A two-phase reconstruction project is planned for High street in Farmington. Phase 1 will begin this spring and include the area from Broadway and Perham to South street. Google maps screenshot

FARMINGTON — Selectmen Tuesday night, Feb. 23, were given cost estimates and other updates on the High Street reconstruction project.

Town Manager Richard Davis shared information about the project with selectmen last October.

Plans to rebuild High Street include improving parking, creating a bus lane in front of the University of Maine-Farmington gym and installing speed tables.

The work would be done in two phases, Town Manager Richard Davis said.

“The first phase will be from Broadway, Perham to South street,” he told selectmen Oct. 27. “We’re looking to make some street improvements to improve parking access along the street, install a bus lane along the Dearborn Hall gym for the travel team and add a couple of raised speed tables as we have on Front Street.”

There is a section that’s within the Downtown tax increment financing district from Broadway almost to Academy Street and on the other side from Perham to Middle Street, Davis had noted.

“In that short section, I’d like to propose we add some decorative streetlights as we have on Front Street,” he said.
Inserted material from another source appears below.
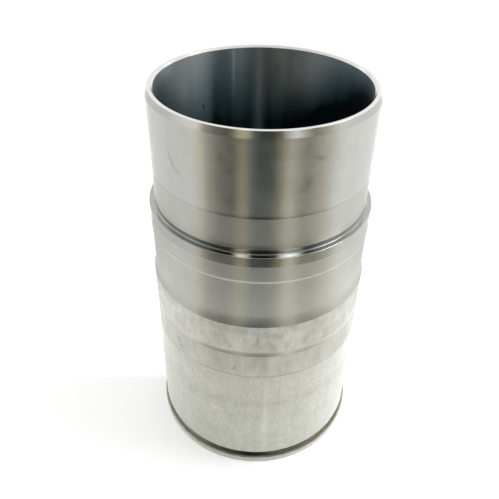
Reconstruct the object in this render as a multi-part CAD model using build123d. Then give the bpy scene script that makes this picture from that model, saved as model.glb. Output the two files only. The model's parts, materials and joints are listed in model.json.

Main Street would be book-ended by Front and High streets, keeping a consistent theme, he said.

The second phase, from South Street to Route 2, is scheduled for spring 2022, Davis said.

“Eight to 12 lights within the Downtown TIF could be paid for through the Downtown TIF reserve account,” he said. “There is $50,000 in it, there may be more money in that account next summer.”

The project is eligible for the Maine Department of Transportation Municipal Partnership Initiative.

“DOT would pay half of each phase,” Davis said in October. “The total project would be about $1.1 million.”

Dirigo Engineering of Fairfield provided a preliminary project cost estimate to Davis on Feb. 16.

A meeting with the Downtown TIF Committee is being scheduled March 10 to go over it, Davis said.

The estimate includes installing 14 light poles and fixtures in the TIF section for a total cost of $93,100. Cost for poles is $10,500, conduits and conductors $30,600, installing poles and fixtures $42,000 and one control panel/meter $10,000.

In the non-TIF area, 15 lights are being proposed at a cost of $91,770. No control panel/meter is needed.

The estimate is for materials and construction.

Engineering is not included, would probably add 5-10% to the total, Davis said.

There’s currently about $49,000 in the TIF Reserve Account, Davis said. $50,000 was appropriated last year and at least another $50,000 would be needed this year to cover that expense, he noted.

Initial indication from UMF was they’d be willing to contribute for the non-TIF area that extends down High Street along the campus, Davis said.

“I learned yesterday they’re not willing to commit to that,” he said.

Part of the rehab project, Phase 1 for High Street includes new sidewalks, granite curbing and street paving from Broadway to South Street, Davis noted. The second phase, from South Street to Route 2, is scheduled for spring 2022.

“I initially thought this would be a way to leverage some additional participation farther down the street,” he said. If UMF is not going to participate, doing just that short section was an option, Davis noted. “It does sort of tie in with Broadway.”

Selectman Joshua Bell asked if the 14 lights were from Broadway to Academy Street.

“Yes, it sounds like a lot,” Davis said. “I have asked for a map, don’t have that yet. They initially wanted more.”

Savings of $27,000 from the initial estimate resulted, he said.

“That’s a lot of money for a short run,” Selectman Scott Landry said.

Davis noted residents would be consulted since there are more residences in that area than on Front Street.

“They might not want the street lighting,” he said.

“I do know that a lot of people like Front Street,” Bell said. He has heard comments that not as many lights were needed there.

“I’m not opposed to decorative light. I think they add to the area, makes the downtown look better,” Bell said.

Bell said he was a bit hesitant going with Dirigo Engineering based on issues with the Front Street project.

“It came out all right in the long run,” Davis said. “The High Street project has been in the works for a couple of years. We’re obligated to Dirigo Engineering.”

Selectman Michael Fogg remembered a comment made, when the Front Street project got underway about non-college foot traffic being pretty light in that area.

“We were pretty much lightening it up for the UMF students,” Fogg said. “It kind of came across at the time, ‘isn’t it nice of us to give that.’ Then there was talk that UMF might realize that and that they would jump in.” For UMF to not help with this, the number of lights might be cut down, he suggested.

“I think that’s a possibility,” Davis said. There’s a minimum number that should be run to get the benefit, otherwise there’d be a lot of dark places in between, he said.